ちょっとルールが複雑なので、何度も同じ注意が必要な子どもは、学校でもルールがわからず同じ現象が生じている可能性あり。
8 行列推理:
一部分が空欄になっている図を見せ、その空欄に当てはまるものを5択から選ぶ。
思考のタイプ(熟慮型・衝動型)の検証。
ちょっと頑張らないと分からない問題も多いので、すぐにDKになるなら内的不穏への耐性不足。
11 絵の完成(補助検査):
絵を見せて、その絵の中で足りない部分を、指差しor言葉で答えさせる。
直観的思考を調べたい等で実施を検討。例えば、ADHDやASDの多動性・衝動性が目立つ子ども。ADHDは絵の完成は高い場合が多い。
思考が、熟慮型か衝動型か。
◎ワーキングメモリ(WMI)
3 数唱:
読み上げられた数字と同じ順序or逆の順序で言わせる。
問題は繰り返し読んじゃダメ!聞き返してくる場合は、不注意、不安の高さなどを見立てる。
思考の方略。

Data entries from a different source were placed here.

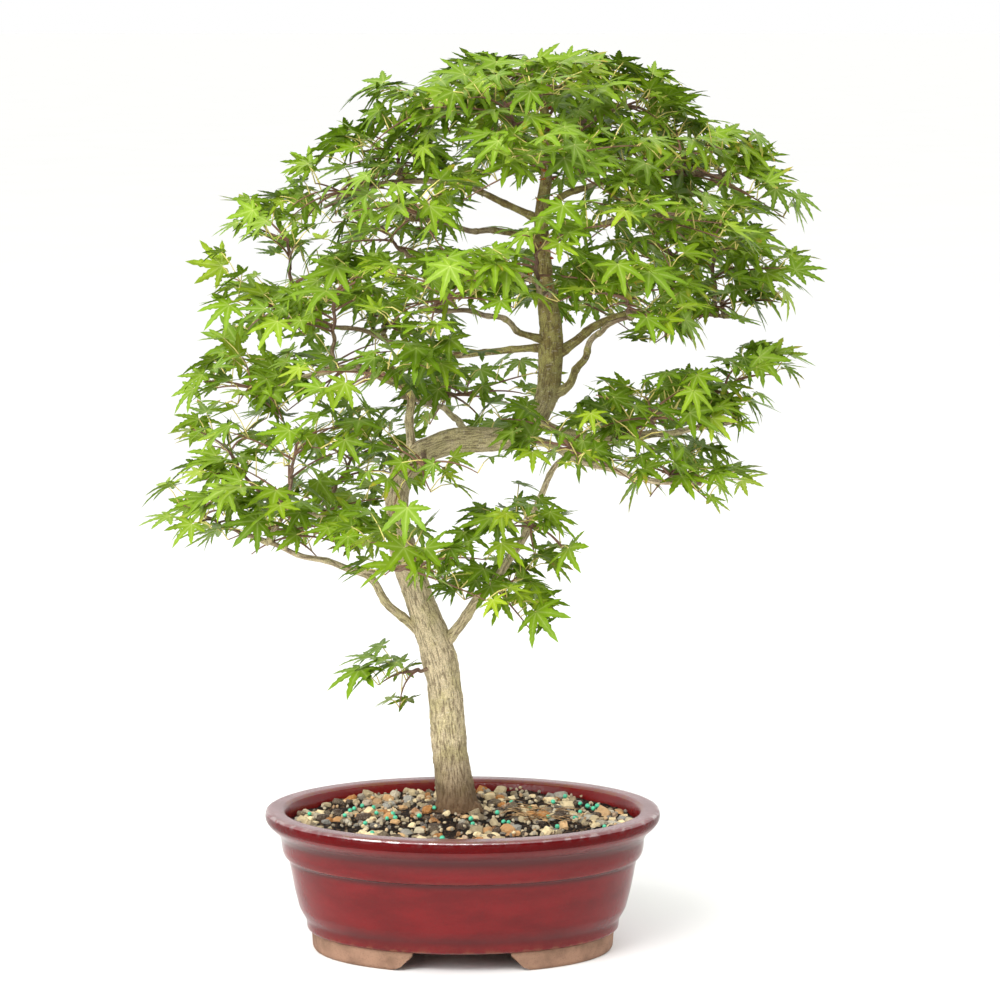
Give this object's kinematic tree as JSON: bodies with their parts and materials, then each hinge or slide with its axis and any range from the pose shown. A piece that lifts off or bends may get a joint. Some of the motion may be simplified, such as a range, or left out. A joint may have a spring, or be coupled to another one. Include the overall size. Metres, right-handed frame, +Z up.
{
  "type": "potted bonsai tree",
  "caption": "Bonsai maple with a curved bare trunk and layered green foliage in an oval red-glazed ceramic pot on clay feet, topped with gravel",
  "frame": {"origin": "middle of the pot's footprint, on the surface the pot stands on, below the middle of the whole plant", "axes": "+Z up, +X to the right along the pot's length, -Y is the front of the pot"},
  "size_m": [0.424, 0.342, 0.5716],
  "materials": {
    "pot_glaze": "gloss",
    "screen_plastic": "matte",
    "soil": "matte",
    "gravel": "matte",
    "bark": "matte",
    "leaf": "satin"
  },
  "bodies": {
    "root": {"pot": "pot_glaze", "drain_screen_left": "screen_plastic", "drain_screen_right": "screen_plastic", "soil": "soil", "gravel_layer": "gravel", "trunk_and_branches": "bark", "leaves_crown_top": "leaf", "leaves_crown_front": "leaf", "leaves_crown_back": "leaf", "leaves_crown_left": "leaf", "leaves_crown_right": "leaf", "leaves_upper_left": "leaf", "leaves_upper_front": "leaf", "leaves_upper_right": "leaf", "leaves_upper_right_tip": "leaf", "leaves_upper_back": "leaf", "leaves_upper_right_back": "leaf", "leaves_shoulder_left": "leaf", "leaves_shoulder_left_tip": "leaf", "leaves_shoulder_left_front": "leaf", "leaves_shoulder_left_back": "leaf", "leaves_shoulder_front": "leaf", "leaves_shoulder_right_front": "leaf", "leaves_shoulder_right": "leaf", "leaves_shoulder_right_back": "leaf", "leaves_mid_left_tip": "leaf", "leaves_mid_left": "leaf", "leaves_mid_left_back": "leaf", "leaves_mid_front": "leaf", "leaves_mid_right_front": "leaf", "leaves_mid_right": "leaf", "leaves_mid_back": "leaf", "leaves_low_left_tip": "leaf", "leaves_low_left": "leaf", "leaves_low_left_front": "leaf", "leaves_low_right_tip": "leaf", "leaves_low_right": "leaf", "leaves_low_right_back": "leaf", "leaves_low_back": "leaf", "leaves_base_left_tip": "leaf", "leaves_base_left": "leaf", "leaves_base_left_back": "leaf", "leaves_base_front": "leaf", "leaves_base_right_front": "leaf", "leaves_base_right": "leaf", "leaves_bottom_left_tip": "leaf", "leaves_bottom_left": "leaf", "leaves_bottom_left_back": "leaf", "leaves_bottom_front": "leaf", "leaves_bottom_right": "leaf", "leaves_bottom_right_low": "leaf", "leaves_sprig_low": "leaf"}
  },
  "joints": []
}
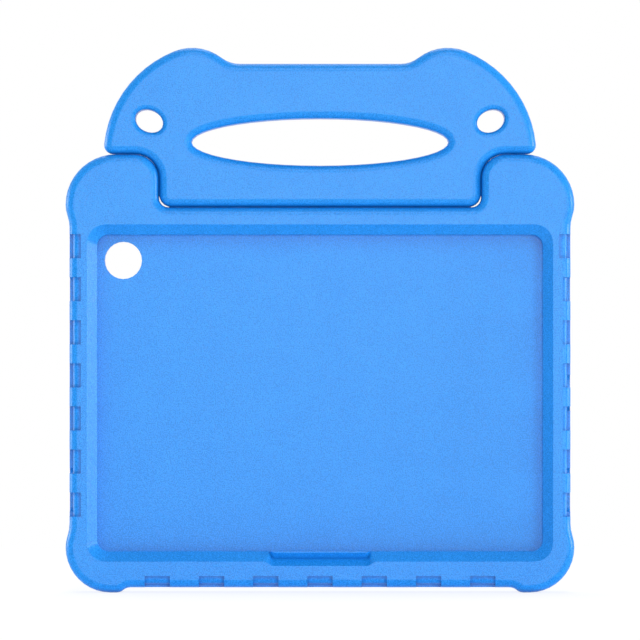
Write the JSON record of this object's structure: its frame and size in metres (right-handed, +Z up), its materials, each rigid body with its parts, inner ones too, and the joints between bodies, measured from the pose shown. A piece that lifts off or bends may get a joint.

4個程度をまとめて覚えるなど。
7 語音整列:
数字と仮名を聞かせて、数字を昇順に、仮名を五十音順に並べ替えて言わせる。
思考の方略を使っているか否か。
数字と仮名が逆になっていても正答:7歳未満や8歳以上のLDに多く見られる傾向。
14 算数(補助検査):
算数の問題を口頭で示し、暗算で制限時間内に答えさせる。
算数に対する不安、自身の無さが見えやすい(「頭の中じゃできない(そうじゃなきゃできる的ニュアンス)」など)。
指は使って構わない。
◎処理速度(PSI)
5 符号:
幾何学模様or数字と対になっている記号を、制限時間内に書き写させる。
何度も見る:視覚記憶の弱さ、慎重さなど。
見本を見つけるのに時間がかかる:眼球運動がスムーズじゃない可能性。
記号をしっかり書けない:視覚-運動協応の弱さ、筆記の苦手さ。
10 記号探し:
見本の記号が、問題の記号グループにあるか否かを判断させる。
目で探さず、首を動かして探す場合、眼球の動きが悪い可能性。
疲労が出やすい:後半落ちる。
頻繁な見比べ:視覚記憶の弱さ。
12 絵の抹消(補助検査):
多くの絵が配置された中から、動物の絵に線を引かせる。規則配置・不規則配置、制限時間有り。
疲労や低い動機づけだと、後からやる規則配置の成績が落ちがち。
符号、記号探しの得点が低いと行うことも。符号や記号探しと比べて順番が自由など、制約が少ないので。
これらの内容から、選択肢②の内容(PSIの基本検査は、符号及び絵の抹消)が間違いで、正しくは「符号と記号探し」であることがわかります。
また、選択肢③の「WMIの基本検査は、数唱及び語音整列である」は正しい内容であることがわかりますね。
以上より、選択肢①、選択肢②、選択肢④および選択肢⑤は不適切と判断でき、選択肢③が適切と判断できます。